▸ **Given problem**
Please quote exactly the lines below from the line containing "FRONT_RIGHT_RADIUS, BACK_LEFT_RADIUS, BACK_RIGHT_RADIUS)" to the line containing "in imported if", both lines included, and nothing else.

*-*-*

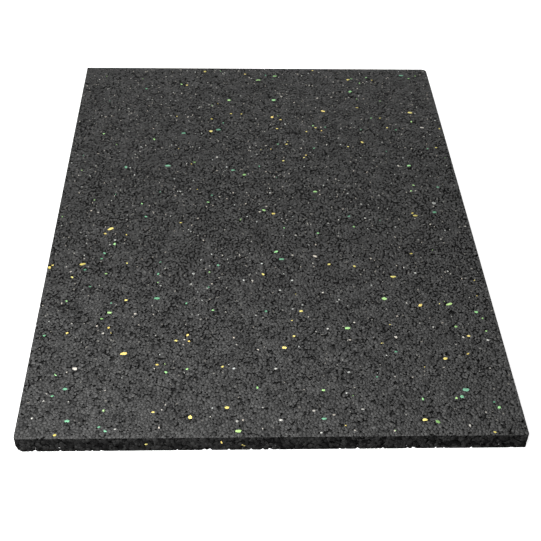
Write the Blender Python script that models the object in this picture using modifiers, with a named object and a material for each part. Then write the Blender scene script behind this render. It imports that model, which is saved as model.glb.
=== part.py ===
"""Anti-slip mat pad: one sheet of bonded rubber granulate, cut with a knife to A4 size.

Metres, +Z up. The origin is the middle of the underside. +X runs across the pad and +Y along it,
so the front edge is at -Y.
"""

import math

import bpy

# The cut sheet.
PAD_WIDTH = 0.210
PAD_LENGTH = 0.297
PAD_THICKNESS = 0.008

# How far each corner of the outline is rounded, seen from above. The cut left three corners nearly
# square, and took more off the back right one.
FRONT_LEFT_RADIUS = 0.0016
FRONT_RIGHT_RADIUS = 0.0010
BACK_LEFT_RADIUS = 0.0008
BACK_RIGHT_RADIUS = 0.0032
CORNER_SEGMENTS = 8

# Rubber crumbs have broken off along every cut edge, which leaves it slightly rounded.
WORN_EDGE_RADIUS = 0.0004
WORN_EDGE_SEGMENTS = 3

# A bevel of the worn edges takes every edge sharper than this, and leaves the corners' own facets.
SHARP_ANGLE = math.radians(40)

# The rubber's mean colour in linear light, and how matt it is.
RUBBER_COLOUR = (0.062, 0.062, 0.060, 1.0)
RUBBER_ROUGHNESS = 0.85


def clear_scene():
    for old in list(bpy.data.objects):
        bpy.data.objects.remove(old)


def rubber_material():
    """Matt black and dark grey rubber crumb, bonded with clear polyurethane."""
    material = bpy.data.materials.new("bonded_rubber_granulate")
    material.use_nodes = True
    shader = material.node_tree.nodes["Principled BSDF"]
    shader.inputs["Base Color"].default_value = RUBBER_COLOUR
    shader.inputs["Roughness"].default_value = RUBBER_ROUGHNESS
    shader.inputs["Metallic"].default_value = 0.0
    return material


def corner_radius(x, y):
    """The radius of the outline's corner in the quarter of the plan that holds (x, y)."""
    if y < 0:
        return FRONT_LEFT_RADIUS if x < 0 else FRONT_RIGHT_RADIUS
    return BACK_LEFT_RADIUS if x < 0 else BACK_RIGHT_RADIUS


def weight_corners(mesh, largest):
    """Gives each upright edge a bevel weight: its corner's radius as a share of the largest one."""
    weights = mesh.attributes.new("bevel_weight_edge", "FLOAT", "EDGE")
    for edge in mesh.edges:
        start, end = (mesh.vertices[i].co for i in edge.vertices)
        if abs(start.z - end.z) > PAD_THICKNESS / 2:
            weights.data[edge.index].value = corner_radius(start.x, start.y) / largest


def granulate_pad(collection, material):
    """The whole pad: a plain sheet with rounded corners and worn edges, alike on both faces."""
    bpy.ops.mesh.primitive_cube_add(size=1.0, location=(0.0, 0.0, PAD_THICKNESS / 2))
    pad = bpy.context.object
    pad.name = "granulate_pad"
    pad.scale = (PAD_WIDTH, PAD_LENGTH, PAD_THICKNESS)
    bpy.ops.object.transform_apply(location=False, rotation=False, scale=True)

    largest = max(FRONT_LEFT_RADIUS, FRONT_RIGHT_RADIUS, BACK_LEFT_RADIUS, BACK_RIGHT_RADIUS)
    weight_corners(pad.data, largest)

    corners = pad.modifiers.new("rounded_corners", "BEVEL")
    corners.limit_method = "WEIGHT"
    corners.width = largest
    corners.segments = CORNER_SEGMENTS

    edges = pad.modifiers.new("worn_edges", "BEVEL")
    edges.limit_method = "ANGLE"
    edges.angle_limit = SHARP_ANGLE
    edges.width = WORN_EDGE_RADIUS
    edges.segments = WORN_EDGE_SEGMENTS
    edges.use_clamp_overlap = False

    pad.data.shade_smooth()
    pad.data.set_sharp_from_angle(angle=SHARP_ANGLE)
    pad.data.materials.append(material)
    for owner in pad.users_collection:
        owner.objects.unlink(pad)
    collection.objects.link(pad)
    return pad


def main():
    clear_scene()
    collection = bpy.data.collections.new("anti_slip_mat_pad")
    bpy.context.scene.collection.children.link(collection)
    granulate_pad(collection, rubber_material())


main()
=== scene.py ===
"""Anti-slip mat pad: the looks of one A4 sheet of bonded black rubber granulate, 8 mm thick.

Metres, +Z up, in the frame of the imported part: the origin is the middle of the underside, +X runs
across the pad and +Y along it, and the front edge is at -Y.
"""
import math

import bmesh
import bpy
import numpy as np
from mathutils import Matrix, Vector
from mathutils.geometry import delaunay_2d_cdt


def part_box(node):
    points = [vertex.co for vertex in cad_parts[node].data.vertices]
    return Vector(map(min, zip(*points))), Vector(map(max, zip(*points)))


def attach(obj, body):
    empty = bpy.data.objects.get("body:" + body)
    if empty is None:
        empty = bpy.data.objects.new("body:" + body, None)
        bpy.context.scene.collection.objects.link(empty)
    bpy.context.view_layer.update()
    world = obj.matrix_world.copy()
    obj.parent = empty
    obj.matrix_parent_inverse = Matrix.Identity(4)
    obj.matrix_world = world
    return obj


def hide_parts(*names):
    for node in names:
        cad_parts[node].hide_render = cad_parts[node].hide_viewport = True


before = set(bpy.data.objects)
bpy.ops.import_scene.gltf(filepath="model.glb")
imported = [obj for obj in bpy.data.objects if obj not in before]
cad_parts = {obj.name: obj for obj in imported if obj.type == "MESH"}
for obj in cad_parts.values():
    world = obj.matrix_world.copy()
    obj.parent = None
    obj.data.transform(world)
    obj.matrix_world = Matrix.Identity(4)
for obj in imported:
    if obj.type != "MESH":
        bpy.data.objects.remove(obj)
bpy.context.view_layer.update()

# The rubber bed: the crumb below the surface, which shows as the floor of every pit.
# Tyre crumb wetted with polyurethane and pressed, so its surface is as lumpy as the crumb is coarse.
# It fills the CAD sheet from within, and the crumbs of all six faces are bonded into it.

MM = 0.001
LOW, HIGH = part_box("granulate_pad")
WIDTH = HIGH.x - LOW.x
LENGTH = HIGH.y - LOW.y
THICKNESS = HIGH.z - LOW.z
FRONT_LEFT_RADIUS = 1.6 * MM
FRONT_RIGHT_RADIUS = 1.0 * MM
BACK_LEFT_RADIUS = 0.8 * MM
BACK_RIGHT_RADIUS = 3.2 * MM
LEAST_RADIUS = 0.1 * MM
NOTHING = 1e-9
WAVE_SPREAD = (0.6, 1.5)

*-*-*

▸ **Exercise output**
    largest = max(FRONT_LEFT_RADIUS, FRONT_RIGHT_RADIUS, BACK_LEFT_RADIUS, BACK_RIGHT_RADIUS)
    weight_corners(pad.data, largest)

    corners = pad.modifiers.new("rounded_corners", "BEVEL")
    corners.limit_method = "WEIGHT"
    corners.width = largest
    corners.segments = CORNER_SEGMENTS

    edges = pad.modifiers.new("worn_edges", "BEVEL")
    edges.limit_method = "ANGLE"
    edges.angle_limit = SHARP_ANGLE
    edges.width = WORN_EDGE_RADIUS
    edges.segments = WORN_EDGE_SEGMENTS
    edges.use_clamp_overlap = False

    pad.data.shade_smooth()
    pad.data.set_sharp_from_angle(angle=SHARP_ANGLE)
    pad.data.materials.append(material)
    for owner in pad.users_collection:
        owner.objects.unlink(pad)
    collection.objects.link(pad)
    return pad


def main():
    clear_scene()
    collection = bpy.data.collections.new("anti_slip_mat_pad")
    bpy.context.scene.collection.children.link(collection)
    granulate_pad(collection, rubber_material())


main()
=== scene.py ===
"""Anti-slip mat pad: the looks of one A4 sheet of bonded black rubber granulate, 8 mm thick.

Metres, +Z up, in the frame of the imported part: the origin is the middle of the underside, +X runs
across the pad and +Y along it, and the front edge is at -Y.
"""
import math

import bmesh
import bpy
import numpy as np
from mathutils import Matrix, Vector
from mathutils.geometry import delaunay_2d_cdt


def part_box(node):
    points = [vertex.co for vertex in cad_parts[node].data.vertices]
    return Vector(map(min, zip(*points))), Vector(map(max, zip(*points)))


def attach(obj, body):
    empty = bpy.data.objects.get("body:" + body)
    if empty is None:
        empty = bpy.data.objects.new("body:" + body, None)
        bpy.context.scene.collection.objects.link(empty)
    bpy.context.view_layer.update()
    world = obj.matrix_world.copy()
    obj.parent = empty
    obj.matrix_parent_inverse = Matrix.Identity(4)
    obj.matrix_world = world
    return obj


def hide_parts(*names):
    for node in names:
        cad_parts[node].hide_render = cad_parts[node].hide_viewport = True


before = set(bpy.data.objects)
bpy.ops.import_scene.gltf(filepath="model.glb")
imported = [obj for obj in bpy.data.objects if obj not in before]
cad_parts = {obj.name: obj for obj in imported if obj.type == "MESH"}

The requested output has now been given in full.